I. Allegro non troppo e molto maestoso - Allegro con spirito 0:00
II. Andantino semplice – Prestissimo – Tempo I 21:09
III. Allegro con fuoco 28:38
Martha Argerich, piano
Charles Dutoit, conductor
Royal Philharmonic Orchestra
Fairfield Halls, Croydon, U.K.
December, 1970 (Released 1971)
"Martha Argerich is an Argentine pianist known for her recordings and performances of chamber music, particularly of works by Olivier Messiaen, Sergey Prokofiev, and Sergey Rachmaninoff. A prodigy, Argerich was performing professionally by age eight. In 1955 she went to Europe, where her teachers included Friedrich Gulda and Arturo Benedetti Michelangeli. She won two prestigious competitions in 1957 at age 16: the Geneva International Music Competition and the Ferruccio Busoni International Piano Competition. In 1965 she won the Chopin Piano Competition in Warsaw. The next year she made her debut in the United States in the Great Performers series at Lincoln Center for the Performing Arts in New York City. Her exceptionally brilliant technique, emotional depth, and élan won her an enthusiastic international following. She performed around the world and dedicated most of her career to collaborative chamber music, notably with Latvian violinist Gidon Kremer, with whom she produced a number of award-winning recordings. Other musicians with whom she performed and recorded include pianists Alexandre Rabinovitch and Nelson Freire and cellists Mstislav Rostropovich and Mischa Maisky.
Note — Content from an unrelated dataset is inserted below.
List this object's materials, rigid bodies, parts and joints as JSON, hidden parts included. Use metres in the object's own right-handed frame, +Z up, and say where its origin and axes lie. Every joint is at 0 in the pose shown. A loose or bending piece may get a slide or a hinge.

Argerich was the recipient of many honours and prizes, including three Grammy Awards (1999 and 2005 [best instrumental soloist performance (with orchestra)] and 2004 [best chamber music performance]). In 2005 she received the Japan Art Association’s Praemium Imperiale prize for music and the Order of the Rising Sun from the Japanese government. Beginning in 1999 a piano competition in her name was held annually in Buenos Aires, and from 2001 she directed a music festival in her name, also in Buenos Aires. In 2016 she received a Kennedy Center Honor, an American award that celebrates the arts."
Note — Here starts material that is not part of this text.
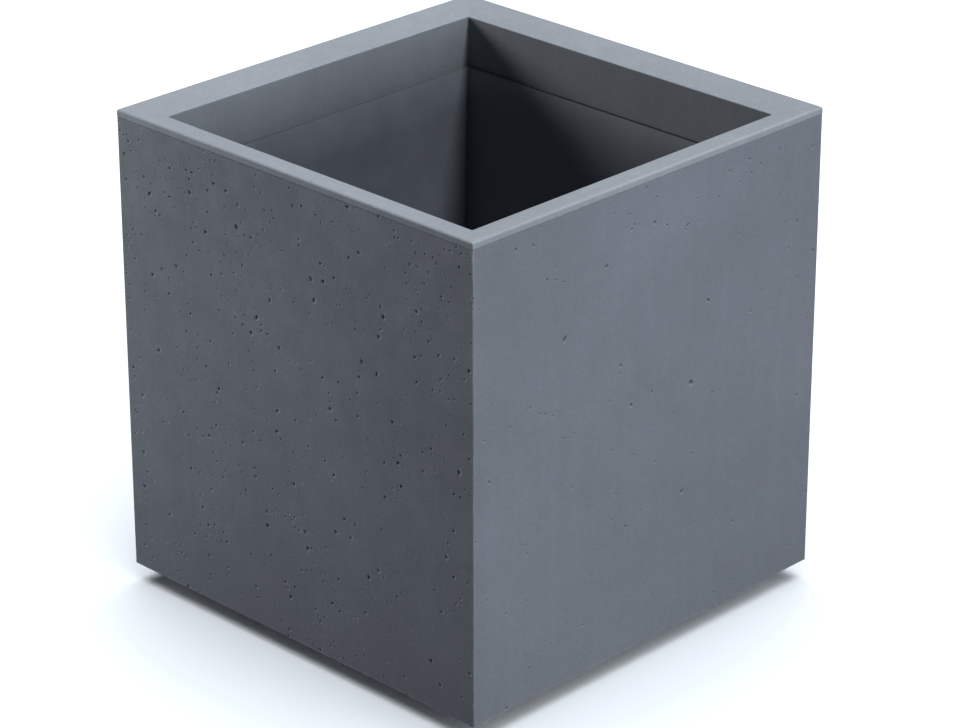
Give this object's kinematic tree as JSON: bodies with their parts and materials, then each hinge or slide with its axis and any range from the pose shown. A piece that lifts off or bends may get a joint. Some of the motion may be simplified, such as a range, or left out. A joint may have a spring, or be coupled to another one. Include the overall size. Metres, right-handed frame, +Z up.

"Swiss conductor Charles Dutoit was known for his extensive repertory, yet he excelled in the 20th-century classics and the music of French composers such as Hector Berlioz and Maurice Ravel. As a long-term music director of the Montreal Symphony Orchestra, Dutoit encouraged new Canadian composers, opera productions, and recordings.
Charles Édouard Dutoit was born in Lausanne, Switzerland, on Oct. 7, 1936. Mathematically inclined as a boy, he grew interested in music when he was 11, and—after trombone lessons were halted at his father’s insistence because they were too loud—by age 13 he was taking violin lessons. Although he played in a neighborhood orchestra, he did not take music seriously until he heard the works of the composer Igor Stravinsky and became fascinated by their complicated structure. He soon entered the Lausanne Conservatory, from which he graduated at age 17, and then enrolled at the Academy of Music in Geneva, where he studied conducting and switched from the violin to the viola. He continued his studies in Italy and elsewhere. In 1958 he joined the Lucerne Chamber Orchestra as a violist, and in 1959 he was named choral conductor at the University of Lausanne, where he stayed until 1963.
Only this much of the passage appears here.